Bring Me the Head of Alfredo Garcia (1974)

Director: Sam Peckinpah

Bring Me the Head of Alfredo Garcia (1974)

Sam Peckinpah’s tale of revenge, rape and death is a pulpy, grisly tale – hard to watch yet impossible to ignore. Via the gruesome quest of Warren Oates’ Bennie, Bring Me the Head of Alfredo Garcia is like a nihilistic journey into the mind of its tortured, alcoholic director. As Bennie and girlfriend Elita go searching for the corpse of a certain Alfredo Garcia, they hope to claim the $1m reward from a Mexican baron who wants Garcia’s head for deflowering his daughter. This morbid bounty hunt encounters mayhem and murder at every turn.

The Terminator (1984)

Director: James Cameron

The Terminator (1984)

Though the comparison may not be obvious, James Cameron’s punk sci-fi classic and the Coens’ thriller do share similarities. Anton Chigurh’s armed and relentless pursuit of Llewelyn Moss is very much from the playbook of Arnold Schwarzenegger’s cyborg killing machine, who – according to character Kyle Reese – “absolutely will not stop, ever, until you are dead!” Sent from the future to kill Sarah Connor before she can conceive her son, the terminator is part man, part machine. Cameron’s film was made on a modest budget but proved a box-office smash, wowing audiences with its thrilling action set pieces.

The Assassination of Jesse James by the Coward Robert Ford (2007)

Director: Andrew Dominik

The Assassination of Jesse James by the Coward Robert Ford (2007)

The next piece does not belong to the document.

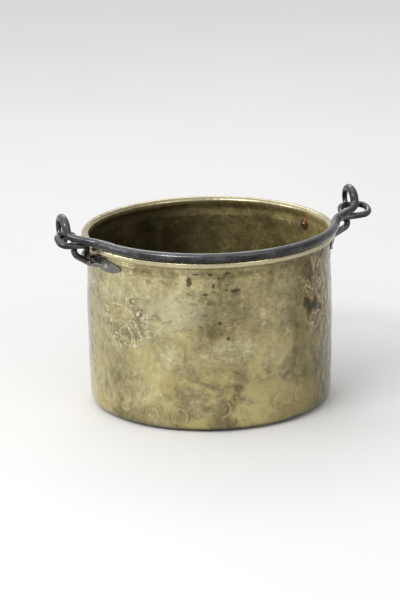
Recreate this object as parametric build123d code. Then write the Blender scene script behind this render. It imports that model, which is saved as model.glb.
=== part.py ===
# Brass log holder: a round rolled-rim tub with two forged iron ears and an iron bail handle.
# Units are millimetres. Z is up, the base stands on Z = 0 and the tub's axis is the Z axis.
# The two ears sit on the X axis and the bail lies on the front of the rim, towards -Y.
from build123d import *
import os
from math import asin, cos, degrees, radians, sin, sqrt, tan

# Tub
RIM_RADIUS = 200.0
RIM_HEIGHT = 269.5
BEAD_RADIUS = 6.4
SHEET = 1.6
WALL_INSET = 8.3
BULGE = 1.1
BASE_CORNER = 17.0
ROLL_TURN = 290

# Shared clearances
CLEARANCE = 0.3
SEAT_GAP = 0.3

# Ears, measured from the rim's bead centre
EAR_BAR = 5.0
EAR_WIDTH = 30.0
HINGE_HEIGHT = 19.0
FRONT_STRAND_DROP = 9.0
EAR_END_RIGHT = 24.3
EAR_END_LEFT = 11.3

# Leaf pads
LEAF_LENGTH = 24.0
LEAF_HEIGHT = 18.4
LEAF_THICK = 3.8
LEAF_DROP = 21.3

# Rivets and roves
RIVET_ANGLE = 17.0
RIVET_RADIUS = 2.4
RIVET_HEAD = 5.0
ROVE_RADIUS = 9.0

# Bail
BAIL_BAR = 7.2
ARM_BAR = 5.8
EYE_OUT = 37.7
EYE_HALF_WIDTH = 21.5
EYE_HALF_HEIGHT = 18.5
EYE_THIN = 4.1

# Sizes that follow from the ones above
BEAD_CENTRE = RIM_RADIUS - BEAD_RADIUS
WALL_RADIUS = RIM_RADIUS - WALL_INSET
EYE_PLANE = RIM_RADIUS + EYE_OUT
WIRE_RADIUS = BEAD_RADIUS - SHEET - CLEARANCE
WALL_INSIDE = WALL_RADIUS - SHEET
LEAF_INSIDE = WALL_RADIUS + SEAT_GAP
HOLE_RADIUS = RIVET_RADIUS + CLEARANCE
BAIL_REST = BEAD_RADIUS + BAIL_BAR + CLEARANCE
BAIL_SHIFT = 0.389 * BAIL_REST
BAIL_RADIUS = BEAD_CENTRE + BAIL_SHIFT
BAIL_LIFT = sqrt(BAIL_REST**2 - BAIL_SHIFT**2)
EYE_HEIGHT = HINGE_HEIGHT - EAR_BAR - CLEARANCE - EYE_THIN + EYE_HALF_HEIGHT


def place(out, forward, up):
    """A point given by its distance out along X, its distance forward and its height over the bead."""
    return Vector(out, -forward, RIM_HEIGHT + up)


def on_wall(radius, angle, up):
    """A point at a radius, at an angle forward from the ear's own axis."""
    return place(radius * cos(radians(angle)), radius * sin(radians(angle)), up)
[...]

Recalling such ‘anti-westerns’ as Robert Altman’s McCabe & Mrs Miller (1971), Chopper director Andrew Dominik’s film is a mournful and languid revisionist piece, adapted from Ron Hansen’s 1983 novel of the same name. Unfolding on the windswept, snowy plains of Missouri, it tells the tale of the death of legendary outlaw and gunslinger Jesse James (Brad Pitt) at the hands of fellow gang member Robert Ford (Casey Affleck). Linking the film with No Country for Old Men is director of photography Roger Deakins. Along with a lilting, sorrowful Nick Cave and Warren Ellis soundtrack, Deakins’ palette of browns and yellows lends the film a sombre, melancholic quality that’s both bleak and magnetic.